Search code examples
scikit-learnensemble-learning

Returning standard deviation with `BaggingRegressor`


Is there a way to return standard deviation using sklearn.ensemble.BaggingRegressor?

Cause by looking at several examples all that I have found has been the mean prediction.


Solution

  • You can always get the underlying predictions by each estimator of the ensemble, which (estimator) is accessible through the estimators_ attribute of the ensemble, and handle these predictions accordingly (compute mean, standard deviation, etc).
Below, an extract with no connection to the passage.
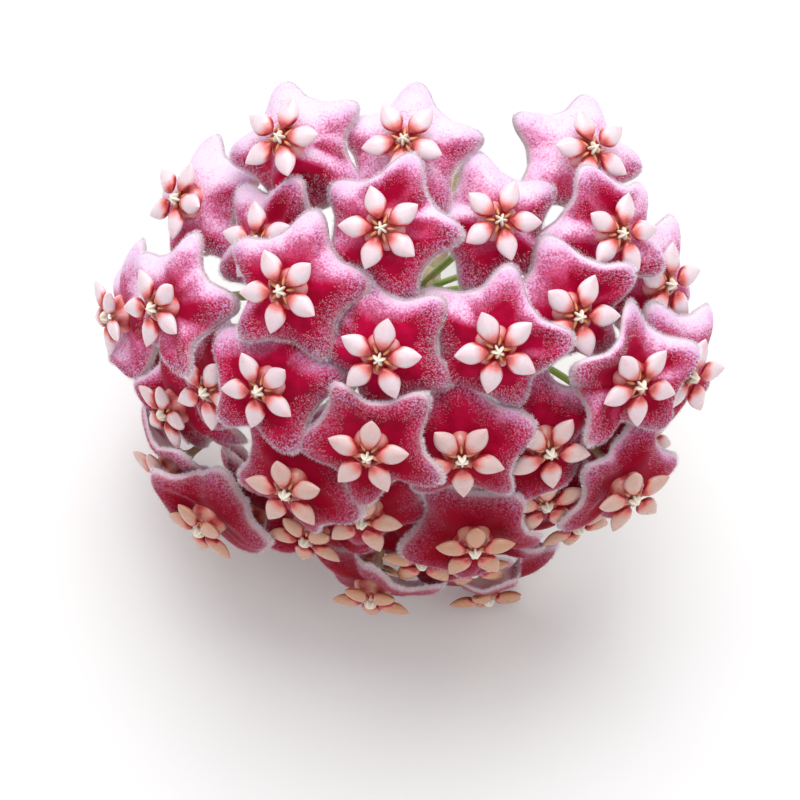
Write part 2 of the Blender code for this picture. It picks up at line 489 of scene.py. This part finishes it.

    Adapting the example from the documentation, with an ensemble of 10 SVR base estimators:

    import numpy as np
    from sklearn.svm import SVR
    from sklearn.ensemble import BaggingRegressor
    from sklearn.datasets import make_regression
    
    X, y = make_regression(n_samples=100, n_features=4,
                           n_informative=2, n_targets=1,
                           random_state=0, shuffle=False)
    regr = BaggingRegressor(base_estimator=SVR(),
                            n_estimators=10, random_state=0).fit(X, y)
    
    
    regr.predict([[0, 0, 0, 0]]) # get (mean) prediction for a single sample, [0, 0, 0, 0]
    # array([-2.87202411])
    
    # get the predictions from each individual member of the ensemble using a list comprehension:
    
    raw_pred = [x.predict([[0, 0, 0, 0]]) for x in regr.estimators_]
    raw_pred
    # result:
    [array([-2.13003431]),
     array([-1.96224516]),
     array([-1.90429596]),
     array([-6.90647796]),
     array([-6.21360547]),
     array([-1.84318744]),
     array([1.82285686]),
     array([4.62508622]),
     array([-5.60320499]),
     array([-8.60513286])]
    
    # get the mean, and ensure that it is the same with the one returned above with the .predict method of the ensemble:
    
    np.mean(raw_pred)
    # -2.8720241079257436
    np.mean(raw_pred) == regr.predict([[0, 0, 0, 0]]) # sanity check
    # True
    
    # get the standard deviation:
    np.std(raw_pred)
    # 3.865135037828279